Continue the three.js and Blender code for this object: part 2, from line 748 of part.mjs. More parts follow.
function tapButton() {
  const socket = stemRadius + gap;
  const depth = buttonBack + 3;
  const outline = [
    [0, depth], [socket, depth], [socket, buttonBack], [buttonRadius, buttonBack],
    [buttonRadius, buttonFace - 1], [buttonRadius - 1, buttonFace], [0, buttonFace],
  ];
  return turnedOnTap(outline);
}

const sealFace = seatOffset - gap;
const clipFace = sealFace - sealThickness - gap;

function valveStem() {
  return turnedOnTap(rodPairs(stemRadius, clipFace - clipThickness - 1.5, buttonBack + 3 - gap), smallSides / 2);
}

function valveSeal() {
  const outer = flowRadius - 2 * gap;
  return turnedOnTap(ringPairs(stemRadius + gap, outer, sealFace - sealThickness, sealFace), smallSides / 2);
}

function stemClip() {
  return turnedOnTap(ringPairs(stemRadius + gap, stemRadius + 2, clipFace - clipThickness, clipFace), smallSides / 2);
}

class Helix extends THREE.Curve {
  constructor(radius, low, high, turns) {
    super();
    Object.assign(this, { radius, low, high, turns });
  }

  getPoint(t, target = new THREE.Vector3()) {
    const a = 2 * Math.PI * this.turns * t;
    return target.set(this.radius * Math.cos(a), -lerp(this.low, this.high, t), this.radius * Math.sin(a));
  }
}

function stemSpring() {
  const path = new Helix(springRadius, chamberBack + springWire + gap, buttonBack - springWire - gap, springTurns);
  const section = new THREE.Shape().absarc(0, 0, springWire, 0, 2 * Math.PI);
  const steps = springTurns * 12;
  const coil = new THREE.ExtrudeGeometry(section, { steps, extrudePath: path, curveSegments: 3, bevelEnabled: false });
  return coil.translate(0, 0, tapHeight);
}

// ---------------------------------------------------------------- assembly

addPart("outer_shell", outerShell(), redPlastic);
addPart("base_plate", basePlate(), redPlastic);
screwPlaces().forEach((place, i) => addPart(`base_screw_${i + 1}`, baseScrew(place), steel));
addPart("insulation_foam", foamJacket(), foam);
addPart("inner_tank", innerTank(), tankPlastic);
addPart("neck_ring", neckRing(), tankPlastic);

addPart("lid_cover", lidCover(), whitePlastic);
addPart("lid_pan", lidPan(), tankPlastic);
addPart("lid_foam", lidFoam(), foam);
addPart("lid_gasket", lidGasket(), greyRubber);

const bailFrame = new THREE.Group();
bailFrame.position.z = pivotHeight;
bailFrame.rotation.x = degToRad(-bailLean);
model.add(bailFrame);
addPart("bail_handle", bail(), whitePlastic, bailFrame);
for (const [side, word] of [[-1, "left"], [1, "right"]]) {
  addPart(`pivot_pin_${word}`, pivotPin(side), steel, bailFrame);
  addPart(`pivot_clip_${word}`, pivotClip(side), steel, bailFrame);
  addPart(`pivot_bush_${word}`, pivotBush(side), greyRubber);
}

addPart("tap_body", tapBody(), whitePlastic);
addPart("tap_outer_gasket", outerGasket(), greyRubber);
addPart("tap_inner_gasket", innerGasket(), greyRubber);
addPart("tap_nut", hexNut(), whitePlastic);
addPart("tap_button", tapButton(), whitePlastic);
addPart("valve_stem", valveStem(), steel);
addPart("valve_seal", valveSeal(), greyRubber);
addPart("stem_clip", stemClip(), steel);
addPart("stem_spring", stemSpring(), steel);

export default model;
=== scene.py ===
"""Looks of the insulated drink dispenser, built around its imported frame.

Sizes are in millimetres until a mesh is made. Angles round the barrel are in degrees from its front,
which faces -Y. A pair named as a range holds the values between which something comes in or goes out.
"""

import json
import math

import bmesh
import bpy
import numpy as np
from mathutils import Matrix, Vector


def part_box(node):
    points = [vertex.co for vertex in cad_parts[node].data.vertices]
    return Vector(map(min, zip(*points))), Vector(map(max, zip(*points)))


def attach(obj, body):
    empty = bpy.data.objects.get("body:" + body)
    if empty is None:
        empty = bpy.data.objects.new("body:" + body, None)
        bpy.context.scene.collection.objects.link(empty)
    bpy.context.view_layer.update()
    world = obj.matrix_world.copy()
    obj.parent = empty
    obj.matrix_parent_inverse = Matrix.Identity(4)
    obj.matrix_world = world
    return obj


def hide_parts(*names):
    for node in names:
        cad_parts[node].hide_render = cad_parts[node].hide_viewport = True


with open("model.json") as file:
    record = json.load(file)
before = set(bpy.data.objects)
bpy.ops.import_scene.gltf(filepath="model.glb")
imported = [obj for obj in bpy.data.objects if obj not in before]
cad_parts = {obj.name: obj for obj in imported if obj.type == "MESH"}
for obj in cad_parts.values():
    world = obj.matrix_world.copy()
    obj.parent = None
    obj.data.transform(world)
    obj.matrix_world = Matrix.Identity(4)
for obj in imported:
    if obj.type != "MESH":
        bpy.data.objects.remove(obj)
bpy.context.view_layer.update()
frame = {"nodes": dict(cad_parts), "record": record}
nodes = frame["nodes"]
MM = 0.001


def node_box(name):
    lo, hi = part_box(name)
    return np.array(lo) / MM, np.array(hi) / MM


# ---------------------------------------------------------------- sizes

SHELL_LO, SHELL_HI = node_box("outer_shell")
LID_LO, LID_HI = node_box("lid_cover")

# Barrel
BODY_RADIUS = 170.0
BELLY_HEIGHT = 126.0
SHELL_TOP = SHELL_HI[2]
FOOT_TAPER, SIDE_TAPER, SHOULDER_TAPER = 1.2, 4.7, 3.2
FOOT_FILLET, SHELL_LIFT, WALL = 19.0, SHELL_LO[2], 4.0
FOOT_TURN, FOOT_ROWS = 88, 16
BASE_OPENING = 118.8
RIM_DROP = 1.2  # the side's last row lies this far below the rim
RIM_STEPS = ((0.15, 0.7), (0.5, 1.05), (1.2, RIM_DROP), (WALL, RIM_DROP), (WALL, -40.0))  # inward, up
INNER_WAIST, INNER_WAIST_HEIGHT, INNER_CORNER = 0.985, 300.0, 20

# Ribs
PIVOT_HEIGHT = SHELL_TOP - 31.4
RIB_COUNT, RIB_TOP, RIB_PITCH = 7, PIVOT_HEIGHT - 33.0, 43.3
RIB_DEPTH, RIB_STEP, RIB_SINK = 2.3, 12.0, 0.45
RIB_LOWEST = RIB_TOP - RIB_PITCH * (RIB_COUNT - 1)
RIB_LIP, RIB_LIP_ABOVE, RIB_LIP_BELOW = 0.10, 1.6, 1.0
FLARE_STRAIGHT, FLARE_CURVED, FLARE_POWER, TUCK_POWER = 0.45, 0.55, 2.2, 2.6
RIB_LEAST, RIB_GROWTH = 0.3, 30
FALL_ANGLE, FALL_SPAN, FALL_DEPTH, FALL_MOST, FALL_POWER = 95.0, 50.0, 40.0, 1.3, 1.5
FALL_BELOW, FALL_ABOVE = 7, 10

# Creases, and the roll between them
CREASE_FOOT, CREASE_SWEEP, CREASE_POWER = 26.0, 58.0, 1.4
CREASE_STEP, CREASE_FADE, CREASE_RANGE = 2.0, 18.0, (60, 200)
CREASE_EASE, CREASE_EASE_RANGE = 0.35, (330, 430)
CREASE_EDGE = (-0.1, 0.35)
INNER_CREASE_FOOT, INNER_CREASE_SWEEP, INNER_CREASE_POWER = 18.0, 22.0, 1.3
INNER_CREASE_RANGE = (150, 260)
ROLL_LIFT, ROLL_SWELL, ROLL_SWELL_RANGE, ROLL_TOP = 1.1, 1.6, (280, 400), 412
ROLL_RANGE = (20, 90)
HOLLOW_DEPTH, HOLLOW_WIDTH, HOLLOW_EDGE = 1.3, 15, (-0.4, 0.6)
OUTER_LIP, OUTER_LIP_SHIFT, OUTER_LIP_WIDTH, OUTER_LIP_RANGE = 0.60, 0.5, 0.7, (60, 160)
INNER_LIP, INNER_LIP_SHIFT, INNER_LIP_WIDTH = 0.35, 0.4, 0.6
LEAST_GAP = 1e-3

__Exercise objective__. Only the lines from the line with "bailFrame.rotation.x = degToRad(-bailLean);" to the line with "record = json.load(file)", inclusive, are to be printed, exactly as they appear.

__Full answer__.
bailFrame.rotation.x = degToRad(-bailLean);
model.add(bailFrame);
addPart("bail_handle", bail(), whitePlastic, bailFrame);
for (const [side, word] of [[-1, "left"], [1, "right"]]) {
  addPart(`pivot_pin_${word}`, pivotPin(side), steel, bailFrame);
  addPart(`pivot_clip_${word}`, pivotClip(side), steel, bailFrame);
  addPart(`pivot_bush_${word}`, pivotBush(side), greyRubber);
}

addPart("tap_body", tapBody(), whitePlastic);
addPart("tap_outer_gasket", outerGasket(), greyRubber);
addPart("tap_inner_gasket", innerGasket(), greyRubber);
addPart("tap_nut", hexNut(), whitePlastic);
addPart("tap_button", tapButton(), whitePlastic);
addPart("valve_stem", valveStem(), steel);
addPart("valve_seal", valveSeal(), greyRubber);
addPart("stem_clip", stemClip(), steel);
addPart("stem_spring", stemSpring(), steel);

export default model;
=== scene.py ===
"""Looks of the insulated drink dispenser, built around its imported frame.

Sizes are in millimetres until a mesh is made. Angles round the barrel are in degrees from its front,
which faces -Y. A pair named as a range holds the values between which something comes in or goes out.
"""

import json
import math

import bmesh
import bpy
import numpy as np
from mathutils import Matrix, Vector


def part_box(node):
    points = [vertex.co for vertex in cad_parts[node].data.vertices]
    return Vector(map(min, zip(*points))), Vector(map(max, zip(*points)))


def attach(obj, body):
    empty = bpy.data.objects.get("body:" + body)
    if empty is None:
        empty = bpy.data.objects.new("body:" + body, None)
        bpy.context.scene.collection.objects.link(empty)
    bpy.context.view_layer.update()
    world = obj.matrix_world.copy()
    obj.parent = empty
    obj.matrix_parent_inverse = Matrix.Identity(4)
    obj.matrix_world = world
    return obj


def hide_parts(*names):
    for node in names:
        cad_parts[node].hide_render = cad_parts[node].hide_viewport = True


with open("model.json") as file:
    record = json.load(file)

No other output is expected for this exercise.